The global economic crisis has had little impact on Beijing's central business district (CBD), but limited space in the financial hub is hampering development, said officials.
Currently, 80 percent of office space in the CBD's 77 buildings is rented out and more than 90 percent of space in high-end buildings - including China World Trade Center and Fortune Plaza - is occupied, said Liu Chuncheng, executive deputy director of Beijing CBD Administration Committee.
Liu added that rents had not fallen in the CBD, which occupies 3.99 sq km near the city's East 3rd Ring Road.
The area is home to much of the city's finance, media and business services sector and was established by the government eight years ago.
Some reports pointed out that multinational companies, including Kodak and Motorola, had moved out in apparent cost-cutting measures with experts predicting the area's vacancy rate would rise to 40 percent this year.

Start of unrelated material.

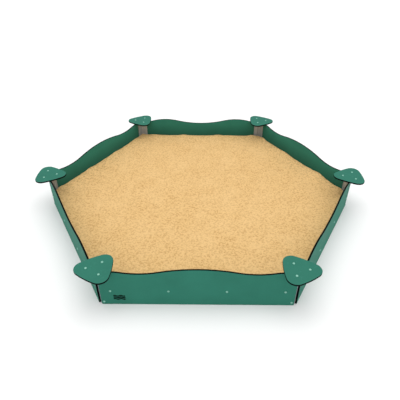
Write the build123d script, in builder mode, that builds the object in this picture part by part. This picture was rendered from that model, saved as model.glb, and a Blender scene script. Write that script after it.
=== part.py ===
from build123d import *
import os
from math import atan, cos, radians, sin, tan

os.makedirs("parts", exist_ok=True)

# Hexagonal sandbox of plastic board, in millimetres. The origin is the centre of the hexagon on the ground,
# +X runs from corner to corner, +Y from the middle of one wall to the middle of the wall opposite.

# Driving dimensions of the walls
ACROSS_FLATS = 2600  # outside of one wall to the outside of the wall opposite
BOARD = 15  # three-layer plastic board, used for walls and seats
WALL_LENGTH = 1467  # the ends stop just short of the corner
EDGE_ROUND = 1.5  # routed edge of every board
SEAT_TOP = 360
SAND_DEPTH = 150
STEEL = 4  # sheet thickness of every bracket and anchor
BEND = 3  # inside radius of every fold in the steel

# Top edge of a wall: three walls rise in the middle, three dip, and each turns the other way near its ends
HUMP_MIDDLE = 369
HUMP_SIDE = 321
DIP_MIDDLE = 318
DIP_SIDE = 368.5
WAVE_SIDE = 436  # from the middle of the wall to the crest or valley beside it
WAVE_END = 636  # from here to the wall's end the top edge is level
MIDDLE_SHARE = 2 / 3  # of WAVE_SIDE, taken up by the curve in the middle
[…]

However, Liu said the reports were inaccurate.
"Yes, some companies like Kodak and Motorola moved their offices out of a CBD building, but then they moved into another CBD buildings where the rent was cheaper," Liu said.
Wu Guiying, vice governor of Chaoyang district, where the CBD is located, said the financial crisis was having little impact. A shortage of land was more of a problem.
"It directly leads to congested traffic and a short supply of office space," she said.
The Beijing CBD Administration Committee said that in the first half of the year, more than 1,000 companies were registered in the area. Seven Fortune 500 companies, including Luxembourg-based steel giant ArcelorMittal, had set up offices there.
According to real estate management and consulting firm Savills, the A-grade office vacancy rate in Beijing was 19.4 percent in the first quarter, up 3.9 percent on last year.
Savills predicted that the vacancy rate would remain around 20 percent.